Kennedy died in 2007, but the ministry kept up its attacks on LGBTQ rights. Just this year, Frank Wright, president and CEO of DJKM, proclaimed that marriage equality was the same as someone who “loves his Volkswagen, [so] he ought to be able to marry his Volkswagen.” (This comment came just days after Dean Trantalis, the gay mayor of Fort Lauderdale — where DJKM is headquartered — honored the group with a proclamation.)
Under normal circumstances, DJKM’s lawsuit would have little chance of succeeding. But in light of the conservative wing of the Supreme Court’s willingness to revisit long-standing precedent for a woman’s right to choose, nothing is out of the question.

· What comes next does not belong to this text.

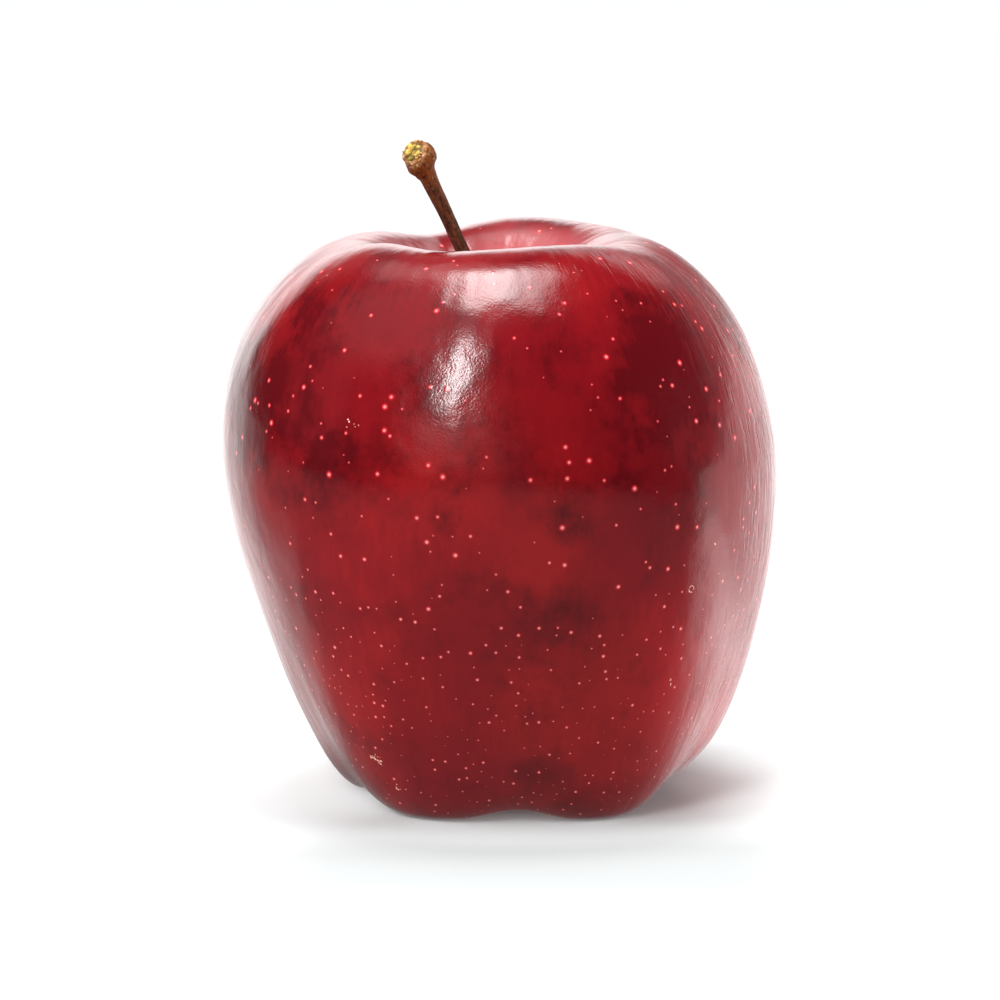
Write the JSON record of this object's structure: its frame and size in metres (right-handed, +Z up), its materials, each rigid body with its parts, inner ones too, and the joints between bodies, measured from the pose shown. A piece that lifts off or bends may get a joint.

The underlying precedent in question here, Times v. Sullivan, is the bulwark for the First Amendment right to freedom of expression. That’s exactly what DJKM — and a lot of other conservatives — would love to see overturned.
“Today, Sullivan no longer acts as a bulwark to protect civil rights,” DJKM told the Supreme Court in its request for an appeal on the dismissed suits. “Instead of the shield it was designed to be, it is now a sword used to bludgeon public figures with impunity while hiding behind this Court’s mistaken view of the First Amendment.”
Were that argument to succeed, libel suits would be far easier to succeed, stifling free speech. But of course, that’s the goal of the right, at least when it comes to criticism of them and their practices. They don’t want anyone to say anything bad about them.
If that means eroding Constitutional rights, that’s fine by them — as long as the rules continue not applying to them anyway.